I have that urge as I have so many hundreds of times before to be out there amongst it in the pull and the rise and the drift. There’s never any hesitation. Once I’m committed there is no going back. Again the fatigue distorts my sense of time and space and I’m suddenly out 100-150 metres, then flat on my back my eyes closed listening to the lapping in my ears.
I am imagining a castaway film. Robinson Crusoe. Or something similar. The man shipwrecked and unconscious at sea bobbing about after the storm just off the coast of a desert island about to wake up and discover his new terrain, the new life of survival and hardship that awaits him.
Alas – or not – when I open my eyes it’s still only the shingle, sand and marshland of Walberswick.
Northwards I continue (as always). North to the end of this particular journey. When will I get to Lowestoft? Will it be this Summer? I expect so.
Walberswick itself starts to present itself as a thin black line sticking out to sea. This is a line of steps that mark all that’s left of the once grand Walberswick Pier. Colourful objects and people start to come into focus. The archetypal British seaside scene: toddlers in orange armbands, sandcastles and dams, a multi-coloured lined windbreak up in the dunes. It’s good to see. People have been locked down for so long. What better escape than the beach and the sea?

I follow the beach to the pier heads which seem to follow the river like a riverbank as it empties into the sea.

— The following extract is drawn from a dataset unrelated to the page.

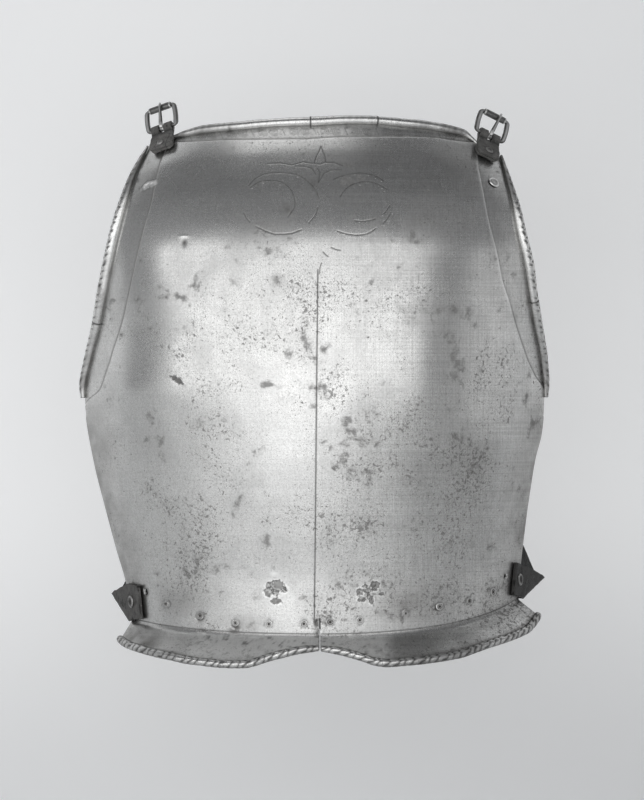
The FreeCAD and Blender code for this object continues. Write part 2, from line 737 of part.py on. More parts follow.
# The plate itself, with the wires in its turned edges

HOLE_SHARES = {"left": (-0.828, 0.0665), "right": (0.8648, 0.0702)}
plate_levels = list(FLANGE_LEVEL_SHARES + CREASE_LEVEL_SHARES)
plate_levels += [k / BODY_STEPS for k in range(1, BODY_STEPS + 1)]
plate_acrosses = [-1 + 2 * k / ACROSS_STEPS for k in range(ACROSS_STEPS + 1)]
plate = bent_sheet(plate_acrosses, lambda across: plate_levels, 0, size("plate_thickness"))

rolls = []
bores = []
for name, (places, roll, wire, swell) in TURNED_EDGES.items():
    last = len(places) - 1
    swells = [between(swell, k / last) for k in range(last + 1)]
    rolls.append(edge_tube(places, [size(roll) * share for share in swells]))
    count = len(places)
    bores.append(edge_tube(places, [size(wire) + size("wire_fit")] * count))
    keep(name, edge_tube(places, [size(wire)] * count, size("wire_setback")))

slit_length = size("slit_height") + 2 * size("flange_drop")
slit = Part.makeBox(size("centre_slit"), 2 * size("waist_reach"), slit_length,
                    Vector(-size("centre_slit") / 2, -2 * size("waist_reach"),
                           -2 * size("flange_drop")))
reach = 4 * (size("plate_thickness") + size("cut_overrun"))
plate_drills = list(lining_drills)
plate_drills.append(drill(plug_seat, size("plug_shank_radius") + size("rivet_fit"), reach))
for side in HANDS:
    plate_drills.append(drill(tab_seats[side], size("tab_shank_radius") + size("rivet_fit"),
                              reach))
    plate_drills.append(drill(strap_seats[side], size("strap_shank_radius") + size("rivet_fit"),
                              reach))
    hole_seat = seat(*HOLE_SHARES[side])
    plate_drills.append(drill(hole_seat, size("side_hole_radius"), reach))
    print(f"{side} hole", hole_seat.Base, hole_seat.Rotation.multVec(Vector(0, 0, 1)))
whole = plate.fuse(rolls)
for cutter in bores + [slit] + plate_drills:
    whole = whole.cut(cutter)
keep("back_plate", whole)

doc.recompute()

# Checks before anything is written

for thing in doc.Objects:
    if {"Invalid", "Error"} & set(thing.State):
        raise RuntimeError(f"{thing.Name} did not compute")
for name, piece in parts.items():
    if piece.Shape.isNull() or not piece.Shape.isValid():
        raise RuntimeError(f"{name} has no valid shape")
    if not piece.Shape.Solids:
        raise RuntimeError(f"{name} has no solid")

os.makedirs("parts", exist_ok=True)
for name, piece in parts.items():
    piece.Shape.exportStep(os.path.join("parts", name + ".step"))
    print(name, len(piece.Shape.Solids), "solids", round(piece.Shape.Volume), "mm3")
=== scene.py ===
"""A field armour's backplate, hung in front of a pale sheet: steel, leather, rivets, buckles."""

import math
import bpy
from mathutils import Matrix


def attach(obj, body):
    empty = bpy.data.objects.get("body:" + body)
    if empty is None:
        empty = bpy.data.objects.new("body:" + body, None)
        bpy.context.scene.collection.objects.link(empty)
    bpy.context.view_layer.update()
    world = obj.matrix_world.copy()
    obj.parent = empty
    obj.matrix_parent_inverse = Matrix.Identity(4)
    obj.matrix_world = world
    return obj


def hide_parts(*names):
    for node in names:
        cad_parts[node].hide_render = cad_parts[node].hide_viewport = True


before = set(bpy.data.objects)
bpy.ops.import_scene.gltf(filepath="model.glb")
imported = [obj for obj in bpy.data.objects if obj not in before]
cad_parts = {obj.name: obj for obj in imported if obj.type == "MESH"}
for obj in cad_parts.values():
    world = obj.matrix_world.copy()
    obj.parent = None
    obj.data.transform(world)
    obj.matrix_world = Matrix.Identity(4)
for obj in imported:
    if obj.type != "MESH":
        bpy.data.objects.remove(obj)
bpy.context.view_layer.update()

from types import SimpleNamespace

import bmesh
import bpy
import numpy as np
from mathutils import Matrix, Vector, noise

# The sheet of pale paper behind and below the plate.
# Paper, swept up from a floor into a wall in one bend. Seen from behind it lets the eye through.
floor_height = -0.21
wall_distance = 0.13
wall_top = 4.0
sheet_reach = 7.0
bend_radius = 0.08
bend_steps = 16
paper_colour = (0.66, 0.67, 0.68, 1)
# Strengths of the paper's painted glow
painted_glow_left, painted_glow_right = 0.37, 0.285
painted_pool_glow = 0.62
sweep_profile = [(-sheet_reach, floor_height)]
for step in range(bend_steps + 1):
    turn = math.pi / 2 * step / bend_steps
    sweep_profile.append((wall_distance - bend_radius + bend_radius * math.sin(turn),
                          floor_height + bend_radius * (1 - math.cos(turn))))
sweep_profile.append((wall_distance, wall_top))
sweep_mesh = bpy.data.meshes.new("paper_sweep")
sweep_mesh.from_pydata(
    [(x, y, z) for y, z in sweep_profile for x in (-sheet_reach, sheet_reach)], [],
    [(2 * k, 2 * k + 1, 2 * k + 3, 2 * k + 2) for k in range(len(sweep_profile) - 1)])
sweep_mesh.polygons.foreach_set("use_smooth", [True] * len(sweep_mesh.polygons))
sweep = bpy.data.objects.new("paper_sweep", sweep_mesh)
bpy.context.collection.objects.link(sweep)


def remap(tree, source, low, high, to_low=0.0, to_high=1.0):
    """Read a value between two limits as another pair of values."""
    node = tree.nodes.new("ShaderNodeMapRange")
    node.interpolation_type = "SMOOTHSTEP"
    for label, value in (("From Min", low), ("From Max", high), ("To Min", to_low),
                         ("To Max", to_high)):
        node.inputs[label].default_value = value
    tree.links.new(source, node.inputs["Value"])
    return node.outputs["Result"]


def reckon(tree, operation, first, second):
    """One sum of two sockets or numbers."""
    node = tree.nodes.new("ShaderNodeMath")
    node.operation = operation
    for slot, value in enumerate((first, second)):
        if isinstance(value, (int, float)):
            node.inputs[slot].default_value = value
        else:
            tree.links.new(value, node.inputs[slot])
    return node.outputs[0]


paper = bpy.data.materials.new("pale_paper")
paper.use_nodes = True
nodes, links = paper.node_tree.nodes, paper.node_tree.links
paper_face = nodes["Principled BSDF"]
paper_face.inputs["Base Color"].default_value = paper_colour
paper_face.inputs["Roughness"].default_value = 0.9
paper_face.inputs["Specular IOR Level"].default_value = 0.1
see_through = nodes.new("ShaderNodeBsdfTransparent")
paper_side = nodes.new("ShaderNodeNewGeometry")
paper_mix = nodes.new("ShaderNodeMixShader")
links.new(paper_side.outputs["Backfacing"], paper_mix.inputs[0])
paper_place = nodes.new("ShaderNodeSeparateXYZ")
links.new(nodes.new("ShaderNodeTexCoord").outputs["Object"], paper_place.inputs[0])
# Painted light: the paper glows brighter to the left, darker towards the bottom and a little
# darker higher up
painted_paper_glow = reckon(paper.node_tree, "ADD",
                    remap(paper.node_tree, paper_place.outputs["X"], -0.26, 0.3, painted_glow_left,
                          painted_glow_right),
                    remap(paper.node_tree, paper_place.outputs["Z"], -0.16, 0.12, -0.1, 0.08))
painted_paper_glow = reckon(paper.node_tree, "SUBTRACT", painted_paper_glow,
                    remap(paper.node_tree, paper_place.outputs["Z"], 0.18, 0.44, 0.0, 0.05))
# A painted pool of light glows on the floor in front, and its reflection fills the plate's lower
# half with light
painted_pool_width = reckon(paper.node_tree, "MULTIPLY",
                    remap(paper.node_tree, paper_place.outputs["X"], -1.3, -0.45),
                    remap(paper.node_tree, paper_place.outputs["X"], 0.1, 0.75, 1.0, 0.0))
painted_pool = reckon(paper.node_tree, "MULTIPLY", painted_pool_width,
              remap(paper.node_tree, paper_place.outputs["Y"], -1.1, -0.08, painted_pool_glow, 0.0))
painted_paper_glow = reckon(paper.node_tree, "ADD", painted_paper_glow, painted_pool)
# The painted glow shows only to camera, glossy and transmission rays, so it is seen and reflected
# but lights nothing
ray_kind = nodes.new("ShaderNodeLightPath")
seen = reckon(paper.node_tree, "MAXIMUM", ray_kind.outputs["Is Camera Ray"],
              reckon(paper.node_tree, "MAXIMUM", ray_kind.outputs["Is Glossy Ray"],
                     ray_kind.outputs["Is Transmission Ray"]))
paper_painted_light = nodes.new("ShaderNodeEmission")
links.new(reckon(paper.node_tree, "MULTIPLY", painted_paper_glow, seen), paper_painted_light.inputs["Strength"])
paper_sum = nodes.new("ShaderNodeAddShader")
links.new(paper_face.outputs[0], paper_sum.inputs[0])
links.new(paper_painted_light.outputs[0], paper_sum.inputs[1])
links.new(paper_sum.outputs[0], paper_mix.inputs[1])
links.new(see_through.outputs[0], paper_mix.inputs[2])
links.new(paper_mix.outputs[0], nodes["Material Output"].inputs["Surface"])
sweep_mesh.materials.append(paper)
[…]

I now have only one choice and that is to follow the river inland towards the village. I cross Wally’s Bridge lined with families crabbing. I don’t realise how fitting this is til later when I discover that the bridge is named after Keith ‘Wally’ Webb, co-founder of the British Open Crabbing Championship, held in Walberswick every year between 1981 and 2010. Everyone is out at play. It couldn’t be more different than the seemingly empty world I arrived at after the storm this morning.